Fanfarlo, Miike Snow and The Pains of Being Pure at Heart were another addition to an already splendid day. TPOBPAH had been recommended to us and again showed that you couldn’t survive the days in this Texan mayhem without these o-so-needed tip-offs. Though clashing with Muse, who were doing a “secret” gig at SXSW’ biggest open-air venue, Stubbs, they can definitely add another sale on our part. Playing in one of the multiple courtyards around, this time at a venue called Mohawk, it made us wonder whether this beautiful place had any bad locations at all!
Coming up to the final day, we felt the need for a bit more noise and electronica. With Memory Tapes and Major Lazer playing the Rhapsody Rocks SXSW showcase at Cedar Street Courtyard, and a well stocked, though time-limited, free bar at our hotel, it had not even turned 7pm and on a Saturday night, Austin showed us it’s much talked about nightlife.

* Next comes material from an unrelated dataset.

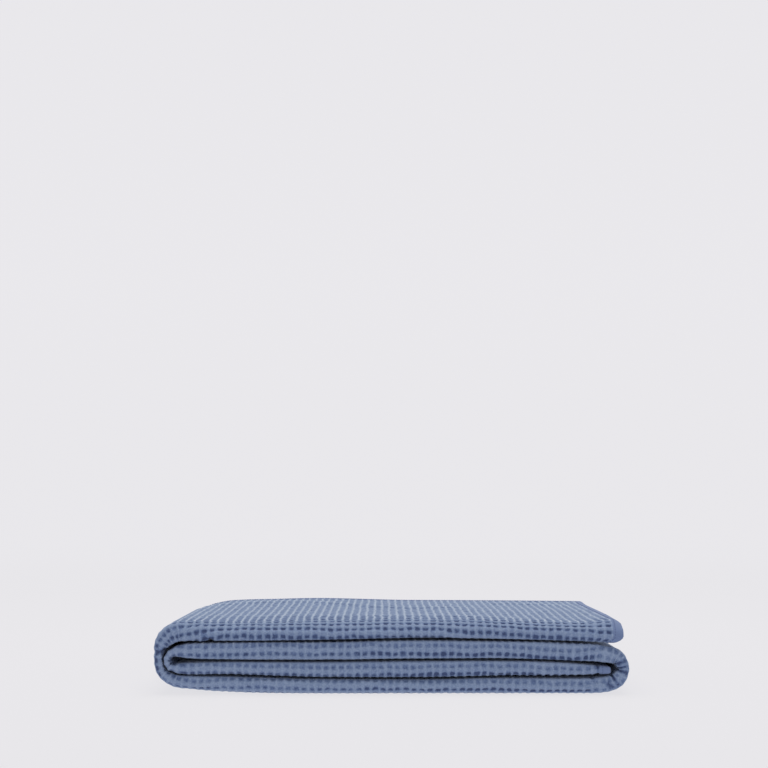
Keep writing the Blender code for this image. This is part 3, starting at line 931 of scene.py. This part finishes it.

This is where we learned that aside from all the live music around and drink promotions on offer, that apparently 6th Street gets closed off every weekend for people to come out and have a good banter, something which seems unimaginable in the UK!
Taking a break from the electro and heading down to the Galaxy Room Backyard, we got ready for plenty of ear-piercing noise, provided by Darker My Love and The Black Angels. We are still unsure whether it was the feedback-laden set by the latter or the follow up set by Japandroids, inside the actual venue, that seem to have left us a present in our ears even now. Finishing off with Plastician playing a 2hr set in Barcelona, he made sure we went home with wobbly legs.
It is hard to describe what actually went down in Texas in those couple of days, be it partially due to the holes in our short-term memory, but all the name dropping is necessary to provide a good insight of the wide range of acts and how diverse a festival it actually is.
With great people, great music, gorgeous surroundings and open-mindedness never experienced anywhere else ever before, it truly is an experience that anybody who thinks of himself as a music fanatic needs to undergo. Don’t mess with Texas? We wouldn’t dare.